Body, Mind, Spirit Magazine

GLACIER NATIONAL PARK, Montana: A Place to Renew Your Spirit

By Carolinearnoldtravel @CarolineSArnold

GLACIER NATIONAL PARK, Montana: A Place to Renew Your Spirit

Hidden Lake, Glacier National Park, Montana

Recently, I came upon an article about Glacier National Park promoting it as a place to go in the fall to renew your spirit. It was by Nancy Adair at the Spirited Woman website.  As I read her description of the park it brought back memories of my trip to Glacier with my family in 1961.  We drove from our home in Minneapolis across North Dakota and most of Montana to get there and spent a week camping in the park, sleeping in our umbrella tent and cooking on our camp stove and over the fire.  As I still do when I travel, I kept a diary of the trip.  My parents saved my diary of the Glacier trip, and I found it recently when I was going through some old family photo albums. My entries note both our activities of the day and more mundane issues such as the weather and what we ate for dinner. (In one entry I describe making peach cobbler over the campfire.  In another, I tell how I burned all the lamb chops for dinner!)  I have put some excerpts of our daily activities below.  Bear in mind that I was seventeen when I wrote them!  For information about visiting the park today, I recommend that you read Nancy Adair’s article linked above.  You can also go to the National Parks website for Glacier at
Glacier National Park 
Excerpts from Caroline’s 1961 Vacation Log
August 5
We entered Glacier at 1:00.  Our campsite is nice, near St. Mary (Rising Sun Campground) and after it was set up we swam at Lost Lake, a beautiful, cool, but refreshing lake at the bottom of a mountain.
August 6
We first went to Sun Point and then walked to Baring Falls.  The walk was so pretty we used up all the film in the cameras! 
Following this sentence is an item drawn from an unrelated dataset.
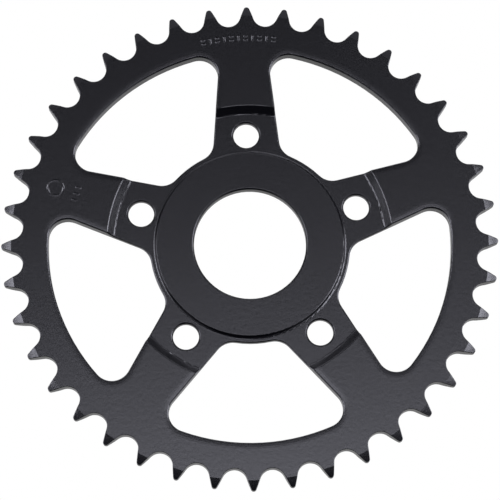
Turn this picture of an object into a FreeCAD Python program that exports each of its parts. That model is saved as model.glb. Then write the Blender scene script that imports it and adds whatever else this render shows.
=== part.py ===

GLACIER NATIONAL PARK, Montana: A Place to Renew Your Spirit

Hike to Virginia Falls with Ranger

 August 7
We got up early for a 9:00 hike to Virginia Falls.  Since no one else was there, we got a specially guided tour by the ranger.  The hike didn’t really seem like six miles because he knew so much and made it sound so interesting.  We ate our lunch on a beautiful grassy ledge about half way up the falls, where we were continually sprayed with mist.
August 8
Most of today was spent in the car recuperating from yesterday’s hike. ... We stopped at Avalanche campground and went on a self-guided nature trail and saw a bear.
August 9
The clouds descended and the rain poured forth as I stayed in my tent all morning reading,  ignoring the deluge in hopes that it would desist. [I was reading the
Scarlet Letter, which today sounds like rather ambitious summer reading.  Perhaps it inspired my rather ambitious prose.]
August 10
We took a somewhat leisurely hike back to Hidden Lake for lunch, photographing wildflowers along the way.  We saw three ptarmigan, who were so tame that I got within eight feet to take a picture.  By the same rock on the way back Steve and I saw a hoary marmot, but he, not being so friendly, ducked into his hole before we could photograph him. 
August 11
This morning we arose bright and early for our hike along the Garden Wall.  For the first hour and a half it was rather chilly because of being in the shade of the mountain.  Later the valley dropped below us, revealing a spectacular view, at one point all the way to the end of Lake McDonald.  After four and a half hours of easy walking, with the exception of one switchback, we stopped for a picnic lunch within view of the Granite Park chalet. The last three and half miles went surprisingly fast.  After recuperating for an hour at the chalet with a 35 cent piece of pie, we descended to the end of the trail.
August 12
After lunch we decided to go to Waterton Lakes National Park [the Canadian side of Glacier National Park.] After four miles, however, we got a flat tire, out in the middle of nowhere. [As I remember, the only road connecting the parks was rough gravel.]  The trip, when we finally arrived was worth it, for the scenery was beautiful and the Prince of Wales Hotel was just like a castle out of an old English storybook.

I have fond memories of the Glacier trip and remember the park for its spectacular scenery and as a place not overcrowded with tourists.  Several years ago, one of my brothers returned to Glacier and went back to many of the same places we visited in 1961.  One difference now is that the glaciers, for which the park is named, are rapidly melting due to global warming.  Nevertheless, it is still one of our most beautiful national parks and a perfect place for renewing your spirit at any time of year.